Direction: Take the listing and print it in full, exactly as given.

++++ Material

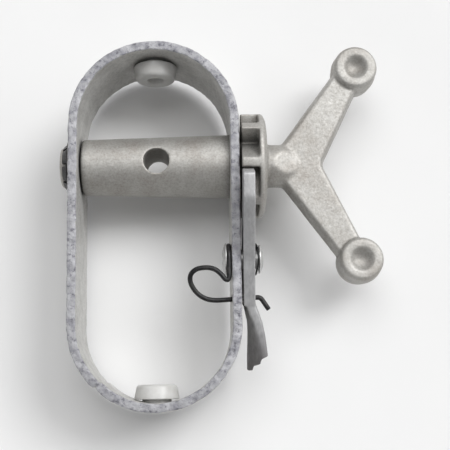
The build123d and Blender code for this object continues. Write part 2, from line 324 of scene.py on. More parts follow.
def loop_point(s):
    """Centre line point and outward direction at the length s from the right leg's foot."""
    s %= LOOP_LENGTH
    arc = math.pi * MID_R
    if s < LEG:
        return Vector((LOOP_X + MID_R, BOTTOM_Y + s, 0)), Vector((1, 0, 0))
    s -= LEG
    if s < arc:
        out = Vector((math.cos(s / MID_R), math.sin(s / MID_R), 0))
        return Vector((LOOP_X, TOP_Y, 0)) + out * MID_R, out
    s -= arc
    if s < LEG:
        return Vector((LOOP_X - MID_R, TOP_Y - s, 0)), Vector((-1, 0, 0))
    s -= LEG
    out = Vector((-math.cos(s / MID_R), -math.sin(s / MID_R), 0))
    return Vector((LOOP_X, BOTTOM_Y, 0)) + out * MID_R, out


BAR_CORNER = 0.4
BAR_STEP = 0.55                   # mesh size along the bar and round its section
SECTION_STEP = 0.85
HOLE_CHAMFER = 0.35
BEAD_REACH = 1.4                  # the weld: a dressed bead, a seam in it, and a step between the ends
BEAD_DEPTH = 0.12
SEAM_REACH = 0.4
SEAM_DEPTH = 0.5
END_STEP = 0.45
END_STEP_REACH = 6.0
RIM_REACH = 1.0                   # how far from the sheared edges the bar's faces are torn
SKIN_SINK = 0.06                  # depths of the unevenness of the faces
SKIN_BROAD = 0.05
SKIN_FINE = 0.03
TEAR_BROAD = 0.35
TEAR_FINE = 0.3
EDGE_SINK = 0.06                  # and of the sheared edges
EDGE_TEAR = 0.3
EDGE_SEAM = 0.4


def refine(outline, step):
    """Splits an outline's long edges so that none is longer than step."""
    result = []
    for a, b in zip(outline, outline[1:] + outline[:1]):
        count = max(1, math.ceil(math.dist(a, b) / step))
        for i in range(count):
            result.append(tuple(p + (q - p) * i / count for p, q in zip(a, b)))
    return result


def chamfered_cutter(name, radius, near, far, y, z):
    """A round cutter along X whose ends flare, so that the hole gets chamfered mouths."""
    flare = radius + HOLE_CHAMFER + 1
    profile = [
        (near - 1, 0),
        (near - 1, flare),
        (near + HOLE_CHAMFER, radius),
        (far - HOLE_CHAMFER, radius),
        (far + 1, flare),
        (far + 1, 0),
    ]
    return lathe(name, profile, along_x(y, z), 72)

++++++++

Task response:
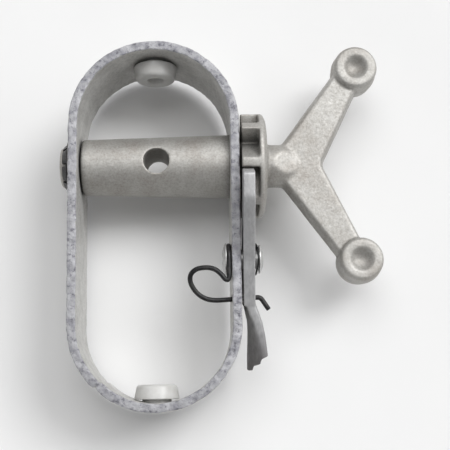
The build123d and Blender code for this object continues. Write part 2, from line 324 of scene.py on. More parts follow.
def loop_point(s):
    """Centre line point and outward direction at the length s from the right leg's foot."""
    s %= LOOP_LENGTH
    arc = math.pi * MID_R
    if s < LEG:
        return Vector((LOOP_X + MID_R, BOTTOM_Y + s, 0)), Vector((1, 0, 0))
    s -= LEG
    if s < arc:
        out = Vector((math.cos(s / MID_R), math.sin(s / MID_R), 0))
        return Vector((LOOP_X, TOP_Y, 0)) + out * MID_R, out
    s -= arc
    if s < LEG:
        return Vector((LOOP_X - MID_R, TOP_Y - s, 0)), Vector((-1, 0, 0))
    s -= LEG
    out = Vector((-math.cos(s / MID_R), -math.sin(s / MID_R), 0))
    return Vector((LOOP_X, BOTTOM_Y, 0)) + out * MID_R, out


BAR_CORNER = 0.4
BAR_STEP = 0.55                   # mesh size along the bar and round its section
SECTION_STEP = 0.85
HOLE_CHAMFER = 0.35
BEAD_REACH = 1.4                  # the weld: a dressed bead, a seam in it, and a step between the ends
BEAD_DEPTH = 0.12
SEAM_REACH = 0.4
SEAM_DEPTH = 0.5
END_STEP = 0.45
END_STEP_REACH = 6.0
RIM_REACH = 1.0                   # how far from the sheared edges the bar's faces are torn
SKIN_SINK = 0.06                  # depths of the unevenness of the faces
SKIN_BROAD = 0.05
SKIN_FINE = 0.03
TEAR_BROAD = 0.35
TEAR_FINE = 0.3
EDGE_SINK = 0.06                  # and of the sheared edges
EDGE_TEAR = 0.3
EDGE_SEAM = 0.4


def refine(outline, step):
    """Splits an outline's long edges so that none is longer than step."""
    result = []
    for a, b in zip(outline, outline[1:] + outline[:1]):
        count = max(1, math.ceil(math.dist(a, b) / step))
        for i in range(count):
            result.append(tuple(p + (q - p) * i / count for p, q in zip(a, b)))
    return result


def chamfered_cutter(name, radius, near, far, y, z):
    """A round cutter along X whose ends flare, so that the hole gets chamfered mouths."""
    flare = radius + HOLE_CHAMFER + 1
    profile = [
        (near - 1, 0),
        (near - 1, flare),
        (near + HOLE_CHAMFER, radius),
        (far - HOLE_CHAMFER, radius),
        (far + 1, flare),
        (far + 1, 0),
    ]
    return lathe(name, profile, along_x(y, z), 72)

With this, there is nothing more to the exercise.